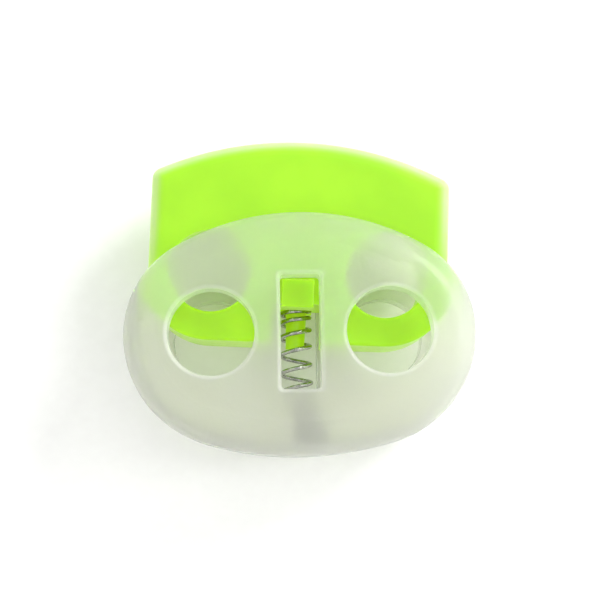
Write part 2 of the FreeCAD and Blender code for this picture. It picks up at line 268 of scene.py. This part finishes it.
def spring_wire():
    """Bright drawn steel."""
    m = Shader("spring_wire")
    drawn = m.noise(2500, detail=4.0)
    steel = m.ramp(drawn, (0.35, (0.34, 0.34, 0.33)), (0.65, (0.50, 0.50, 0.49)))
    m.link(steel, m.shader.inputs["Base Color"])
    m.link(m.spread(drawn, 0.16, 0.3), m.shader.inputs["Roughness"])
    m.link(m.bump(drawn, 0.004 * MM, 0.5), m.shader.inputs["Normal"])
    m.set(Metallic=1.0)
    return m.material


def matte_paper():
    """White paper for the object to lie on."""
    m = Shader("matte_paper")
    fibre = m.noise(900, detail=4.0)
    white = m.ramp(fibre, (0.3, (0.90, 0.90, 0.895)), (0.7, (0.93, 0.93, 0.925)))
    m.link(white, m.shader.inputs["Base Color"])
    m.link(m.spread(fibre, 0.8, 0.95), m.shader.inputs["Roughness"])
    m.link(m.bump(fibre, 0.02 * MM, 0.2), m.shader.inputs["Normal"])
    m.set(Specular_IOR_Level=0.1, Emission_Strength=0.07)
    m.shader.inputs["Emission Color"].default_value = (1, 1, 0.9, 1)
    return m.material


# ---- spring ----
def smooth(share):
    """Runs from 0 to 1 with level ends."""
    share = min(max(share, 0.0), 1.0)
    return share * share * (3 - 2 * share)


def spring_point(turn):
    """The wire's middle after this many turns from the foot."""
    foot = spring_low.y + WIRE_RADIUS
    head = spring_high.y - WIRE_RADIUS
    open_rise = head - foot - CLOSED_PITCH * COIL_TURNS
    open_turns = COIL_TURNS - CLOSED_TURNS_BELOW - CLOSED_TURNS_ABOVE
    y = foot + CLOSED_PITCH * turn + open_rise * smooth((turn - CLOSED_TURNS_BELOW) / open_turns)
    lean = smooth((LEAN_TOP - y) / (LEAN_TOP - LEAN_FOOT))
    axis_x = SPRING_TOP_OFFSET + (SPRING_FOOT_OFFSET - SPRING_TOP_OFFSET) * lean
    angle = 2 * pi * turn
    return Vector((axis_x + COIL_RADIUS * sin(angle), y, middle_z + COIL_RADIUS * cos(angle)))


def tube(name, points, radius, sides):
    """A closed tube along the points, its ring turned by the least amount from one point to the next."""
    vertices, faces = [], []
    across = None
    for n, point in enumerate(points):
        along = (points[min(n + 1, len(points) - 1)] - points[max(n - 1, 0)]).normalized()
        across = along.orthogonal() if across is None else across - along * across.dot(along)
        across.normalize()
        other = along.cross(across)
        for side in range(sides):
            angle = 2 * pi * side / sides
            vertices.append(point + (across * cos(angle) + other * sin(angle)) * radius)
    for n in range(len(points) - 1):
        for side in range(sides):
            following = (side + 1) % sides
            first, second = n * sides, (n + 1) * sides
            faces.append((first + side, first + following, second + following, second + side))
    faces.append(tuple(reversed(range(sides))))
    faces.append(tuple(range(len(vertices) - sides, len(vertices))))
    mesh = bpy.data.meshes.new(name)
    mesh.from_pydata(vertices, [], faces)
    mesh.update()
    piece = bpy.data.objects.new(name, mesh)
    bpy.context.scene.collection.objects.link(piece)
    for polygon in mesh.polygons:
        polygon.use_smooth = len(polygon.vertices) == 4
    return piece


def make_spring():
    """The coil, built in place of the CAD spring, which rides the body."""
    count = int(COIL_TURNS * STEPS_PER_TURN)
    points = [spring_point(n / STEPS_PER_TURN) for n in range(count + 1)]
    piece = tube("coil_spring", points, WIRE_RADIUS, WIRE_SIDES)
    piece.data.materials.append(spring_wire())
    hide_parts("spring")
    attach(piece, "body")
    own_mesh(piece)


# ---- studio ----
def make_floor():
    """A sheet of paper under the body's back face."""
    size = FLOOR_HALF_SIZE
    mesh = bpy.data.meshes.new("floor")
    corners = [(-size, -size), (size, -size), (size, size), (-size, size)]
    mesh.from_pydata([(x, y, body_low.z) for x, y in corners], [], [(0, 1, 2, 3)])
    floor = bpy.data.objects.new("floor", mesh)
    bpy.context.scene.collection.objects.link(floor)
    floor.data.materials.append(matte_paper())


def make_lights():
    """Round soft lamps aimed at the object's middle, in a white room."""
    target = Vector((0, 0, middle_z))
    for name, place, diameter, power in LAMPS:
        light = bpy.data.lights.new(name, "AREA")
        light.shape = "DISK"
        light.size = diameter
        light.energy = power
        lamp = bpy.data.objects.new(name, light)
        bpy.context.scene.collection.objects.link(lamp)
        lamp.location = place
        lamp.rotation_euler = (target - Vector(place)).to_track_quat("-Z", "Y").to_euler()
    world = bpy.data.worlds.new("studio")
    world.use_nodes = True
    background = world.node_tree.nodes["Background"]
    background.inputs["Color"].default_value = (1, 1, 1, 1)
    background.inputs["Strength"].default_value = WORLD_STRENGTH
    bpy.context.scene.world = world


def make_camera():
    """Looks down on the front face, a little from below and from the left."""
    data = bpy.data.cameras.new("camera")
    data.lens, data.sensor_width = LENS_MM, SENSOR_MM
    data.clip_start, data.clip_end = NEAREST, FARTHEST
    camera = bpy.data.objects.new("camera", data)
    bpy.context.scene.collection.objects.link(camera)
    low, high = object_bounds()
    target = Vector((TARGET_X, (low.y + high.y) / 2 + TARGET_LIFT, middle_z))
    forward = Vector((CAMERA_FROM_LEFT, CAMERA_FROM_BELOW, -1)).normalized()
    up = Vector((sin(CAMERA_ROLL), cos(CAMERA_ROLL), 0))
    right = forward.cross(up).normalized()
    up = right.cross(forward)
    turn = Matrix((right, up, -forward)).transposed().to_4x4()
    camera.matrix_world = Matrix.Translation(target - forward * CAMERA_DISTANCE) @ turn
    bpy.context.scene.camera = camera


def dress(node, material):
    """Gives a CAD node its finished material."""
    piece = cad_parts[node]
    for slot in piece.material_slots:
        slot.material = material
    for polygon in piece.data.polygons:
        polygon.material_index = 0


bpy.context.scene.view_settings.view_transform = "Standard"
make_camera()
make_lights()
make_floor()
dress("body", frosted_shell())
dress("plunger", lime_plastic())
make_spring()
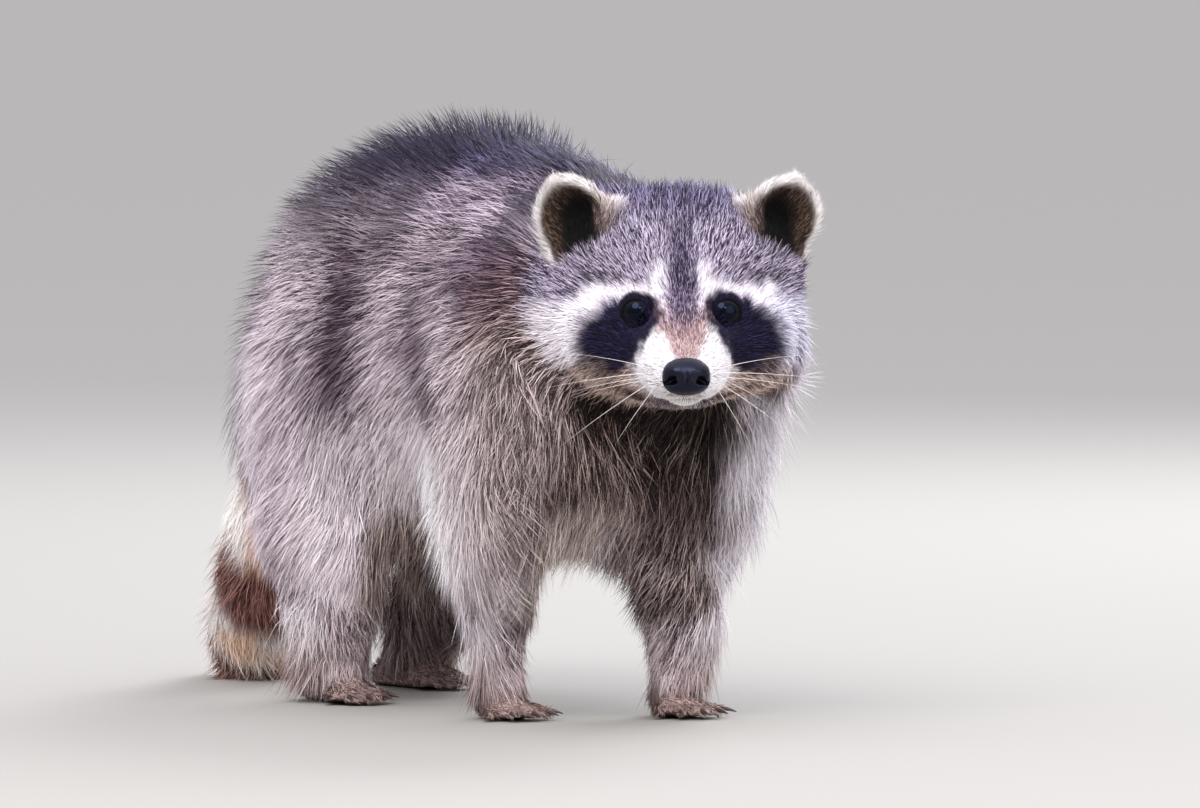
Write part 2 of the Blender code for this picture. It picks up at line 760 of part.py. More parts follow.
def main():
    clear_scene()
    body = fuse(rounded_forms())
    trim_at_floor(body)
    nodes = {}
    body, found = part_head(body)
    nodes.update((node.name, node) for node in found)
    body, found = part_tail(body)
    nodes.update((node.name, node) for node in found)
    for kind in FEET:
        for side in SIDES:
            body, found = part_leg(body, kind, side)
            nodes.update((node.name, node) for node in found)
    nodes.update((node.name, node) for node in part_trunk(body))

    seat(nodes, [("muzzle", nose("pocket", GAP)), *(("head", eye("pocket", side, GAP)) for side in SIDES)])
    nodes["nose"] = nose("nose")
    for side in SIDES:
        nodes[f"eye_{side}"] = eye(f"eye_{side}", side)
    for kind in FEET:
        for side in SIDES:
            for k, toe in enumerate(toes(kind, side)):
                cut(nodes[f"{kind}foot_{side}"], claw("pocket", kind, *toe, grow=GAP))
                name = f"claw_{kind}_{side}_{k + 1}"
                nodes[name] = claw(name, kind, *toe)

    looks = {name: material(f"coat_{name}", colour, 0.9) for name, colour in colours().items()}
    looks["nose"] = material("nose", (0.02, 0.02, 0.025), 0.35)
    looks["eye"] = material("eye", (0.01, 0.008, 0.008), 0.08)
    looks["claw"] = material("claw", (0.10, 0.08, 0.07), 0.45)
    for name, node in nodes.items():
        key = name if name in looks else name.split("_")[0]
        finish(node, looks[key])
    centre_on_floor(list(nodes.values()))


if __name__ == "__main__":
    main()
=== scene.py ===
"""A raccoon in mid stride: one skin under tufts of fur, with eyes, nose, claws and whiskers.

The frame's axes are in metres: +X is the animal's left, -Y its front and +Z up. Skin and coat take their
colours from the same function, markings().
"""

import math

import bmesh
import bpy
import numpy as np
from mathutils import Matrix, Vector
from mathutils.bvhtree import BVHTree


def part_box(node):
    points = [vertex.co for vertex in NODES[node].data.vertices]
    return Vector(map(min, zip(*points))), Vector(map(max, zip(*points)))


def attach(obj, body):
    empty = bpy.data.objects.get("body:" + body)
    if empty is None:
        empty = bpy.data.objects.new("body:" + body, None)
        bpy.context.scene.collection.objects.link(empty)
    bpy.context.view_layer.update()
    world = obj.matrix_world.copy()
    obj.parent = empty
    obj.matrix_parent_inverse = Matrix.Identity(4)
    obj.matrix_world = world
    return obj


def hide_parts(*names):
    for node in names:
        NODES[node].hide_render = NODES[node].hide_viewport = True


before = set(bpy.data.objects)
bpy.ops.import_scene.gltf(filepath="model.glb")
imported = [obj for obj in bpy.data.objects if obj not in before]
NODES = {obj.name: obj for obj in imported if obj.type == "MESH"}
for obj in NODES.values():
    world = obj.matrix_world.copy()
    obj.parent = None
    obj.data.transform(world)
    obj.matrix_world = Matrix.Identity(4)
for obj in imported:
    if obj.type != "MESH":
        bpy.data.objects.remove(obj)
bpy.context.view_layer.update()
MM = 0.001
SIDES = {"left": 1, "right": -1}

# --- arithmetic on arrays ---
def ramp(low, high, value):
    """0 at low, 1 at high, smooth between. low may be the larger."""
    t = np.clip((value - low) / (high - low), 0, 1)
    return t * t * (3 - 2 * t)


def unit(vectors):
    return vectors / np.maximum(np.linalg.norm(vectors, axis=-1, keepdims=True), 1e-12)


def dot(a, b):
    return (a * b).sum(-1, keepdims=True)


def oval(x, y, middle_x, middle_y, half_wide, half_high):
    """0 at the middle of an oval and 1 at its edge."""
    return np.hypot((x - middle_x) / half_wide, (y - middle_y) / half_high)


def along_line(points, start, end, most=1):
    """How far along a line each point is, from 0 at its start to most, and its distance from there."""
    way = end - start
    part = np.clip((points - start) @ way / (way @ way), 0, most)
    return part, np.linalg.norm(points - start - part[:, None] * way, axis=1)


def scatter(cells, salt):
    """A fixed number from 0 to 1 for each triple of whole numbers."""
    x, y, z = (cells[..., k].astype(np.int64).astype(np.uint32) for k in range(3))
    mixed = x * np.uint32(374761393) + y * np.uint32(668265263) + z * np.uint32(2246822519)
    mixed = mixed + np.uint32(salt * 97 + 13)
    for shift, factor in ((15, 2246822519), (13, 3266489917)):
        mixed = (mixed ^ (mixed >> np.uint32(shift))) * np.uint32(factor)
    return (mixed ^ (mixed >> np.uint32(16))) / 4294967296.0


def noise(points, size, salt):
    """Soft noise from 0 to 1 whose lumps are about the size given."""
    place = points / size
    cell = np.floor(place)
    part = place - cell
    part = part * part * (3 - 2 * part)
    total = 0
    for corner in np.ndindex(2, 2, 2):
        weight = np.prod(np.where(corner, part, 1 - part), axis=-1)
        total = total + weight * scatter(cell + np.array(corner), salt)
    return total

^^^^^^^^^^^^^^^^

THE TASK: Give back exactly the stretch that opens on the line with "colour, 0.9) for" and closes on the line with "in imported if".

EXPECTED OUTPUT:
    looks = {name: material(f"coat_{name}", colour, 0.9) for name, colour in colours().items()}
    looks["nose"] = material("nose", (0.02, 0.02, 0.025), 0.35)
    looks["eye"] = material("eye", (0.01, 0.008, 0.008), 0.08)
    looks["claw"] = material("claw", (0.10, 0.08, 0.07), 0.45)
    for name, node in nodes.items():
        key = name if name in looks else name.split("_")[0]
        finish(node, looks[key])
    centre_on_floor(list(nodes.values()))


if __name__ == "__main__":
    main()
=== scene.py ===
"""A raccoon in mid stride: one skin under tufts of fur, with eyes, nose, claws and whiskers.

The frame's axes are in metres: +X is the animal's left, -Y its front and +Z up. Skin and coat take their
colours from the same function, markings().
"""

import math

import bmesh
import bpy
import numpy as np
from mathutils import Matrix, Vector
from mathutils.bvhtree import BVHTree


def part_box(node):
    points = [vertex.co for vertex in NODES[node].data.vertices]
    return Vector(map(min, zip(*points))), Vector(map(max, zip(*points)))


def attach(obj, body):
    empty = bpy.data.objects.get("body:" + body)
    if empty is None:
        empty = bpy.data.objects.new("body:" + body, None)
        bpy.context.scene.collection.objects.link(empty)
    bpy.context.view_layer.update()
    world = obj.matrix_world.copy()
    obj.parent = empty
    obj.matrix_parent_inverse = Matrix.Identity(4)
    obj.matrix_world = world
    return obj


def hide_parts(*names):
    for node in names:
        NODES[node].hide_render = NODES[node].hide_viewport = True


before = set(bpy.data.objects)
bpy.ops.import_scene.gltf(filepath="model.glb")
imported = [obj for obj in bpy.data.objects if obj not in before]
NODES = {obj.name: obj for obj in imported if obj.type == "MESH"}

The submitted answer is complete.